As this optimistic bard, you traverse spiritual realms, kingdoms, and even pirate ships: collecting songs to try to save the world. Throughout, as the Rainbow Girl and townspeople continue to doubt your success—you’re left questioning your purpose. What do you do when you believe you’re the hero that no one believes you can be? Wandersong’s response: be the hero you are instead of the one people expect. Heroism isn’t measured in bulk or recognition, but in the melodic tones of compassion and kindness.
You encounter “The Hero,” Audrey, who speeds from goal to goal, slicing down everything in her path. She reaps the praise and accolades while you pass by unnoticed. But her “heroic” brashness makes her deaf to the harmonic masterpiece surrounding herself and the bard: the songs of those who are lost, broken, or in need of healing.
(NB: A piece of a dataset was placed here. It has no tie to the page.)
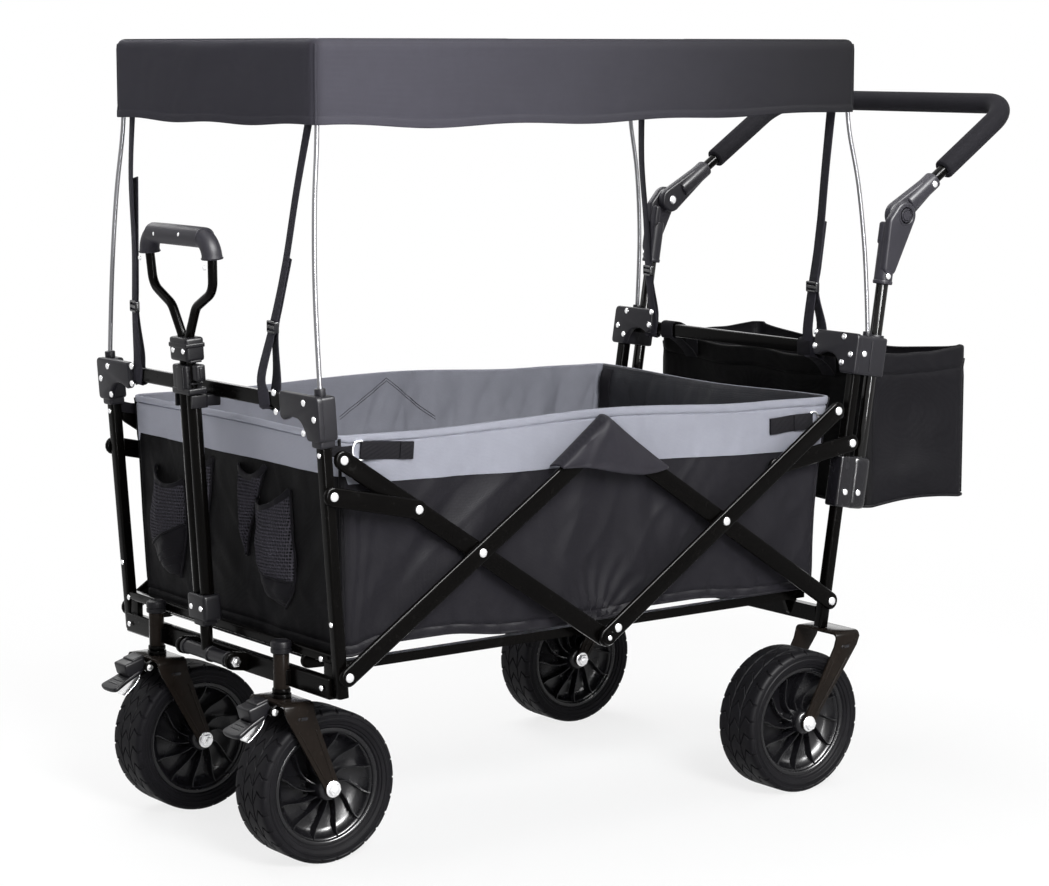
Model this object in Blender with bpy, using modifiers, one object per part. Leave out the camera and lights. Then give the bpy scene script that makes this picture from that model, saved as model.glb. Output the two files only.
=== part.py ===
"""Folding wagon with a canopy, a pull handle, a push bar and a rear bag.

Metres, +Z up, +X towards the push bar, the left side of the wagon at -Y.
Run with: blender --background --python part.py
"""

import math

import bmesh
import bpy
from mathutils import Matrix, Vector

# Clearances
FIT = 0.0003
SLIDE_FIT = 0.0005
LAYER_GAP = 0.001
EDGE = 0.0005

# Wheels, about 7.5 inch and wide
WHEEL_DIAMETER = 0.194
WHEEL_WIDTH = 0.070
AXLE_Z = 0.102
TYRE_SHOULDER = 0.0055
RIM_DIAMETER = 0.148
RIM_WIDTH = 0.058
RIM_WALL = 0.005
HUB_DIAMETER = 0.034
HUB_WIDTH = 0.074
WEB_THICKNESS = 0.022
RIB_COUNT = 12
RIB_THICKNESS = 0.0022
RIB_SWIRL = math.radians(24)
AXLE_DIAMETER = 0.009
NUT_DIAMETER = 0.017
NUT_LENGTH = 0.007
WHEEL_STEPS = 32

# Side scissors, four flat bars on each side
LOW_PIVOT_Z = 0.259
HIGH_PIVOT_Z = 0.5215
HALF_SPAN = 0.197
FOLD_TRAVEL = math.radians(36.5)
BAR_WIDTH = 0.024
BAR_THICKNESS = 0.007
BAR_INNER_Y = 0.260
LINK_REACH = 0.5185
RIVET_DIAMETER = 0.007
RIVET_HEAD_DIAMETER = 0.013
RIVET_HEAD_HEIGHT = 0.0024
RIVET_SEAT = 0.0002
RIVET_FOOT = 0.0005

# End frames
POST_SIZE = 0.015
FRONT_LEAN = math.radians(4)
REAR_LEAN = math.radians(9)
FRONT_SETBACK = 0.004
FRONT_POST_TOP = 0.302
REAR_POST_TOP = 0.325
FRONT_POST_FOOT_Z = 0.232
CROSSBAR_HEIGHT = 0.018
CROSSBAR_THICKNESS = 0.008
CROSSBAR_RISE = 0.025
CLIP_HEIGHT = 0.016
BRACKET_HEIGHT = 0.054
BRACKET_SLEEVE = 0.024
BRACKET_PLATE = 0.009
BRACKET_REACH = 0.070
BRACKET_OVERLAP = 0.014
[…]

You may only be a “not hero” bard: inept with a sword (killing nothing but classy-hat fashionability). But you can transform the world with music: warring kingdoms unite in peace. Those once divided find hope in a shared future. And a world that was broken mends with understanding and optimism. With the heroic singing of our “not hero” bard, we see that answers aren’t always found in the mighty, but also in the small, broken and seemingly insignificant.
Through a colorful singing wheel mechanic with a variety of uses, an optimistic use of color, and a dynamically interactive soundtrack by A Shell In The Pit, Wandersong will lift your heart and remind you that even when the world is doomed, if we love one another and sing with our whole hearts, we can fill the Earth with more color than all our yesterdays.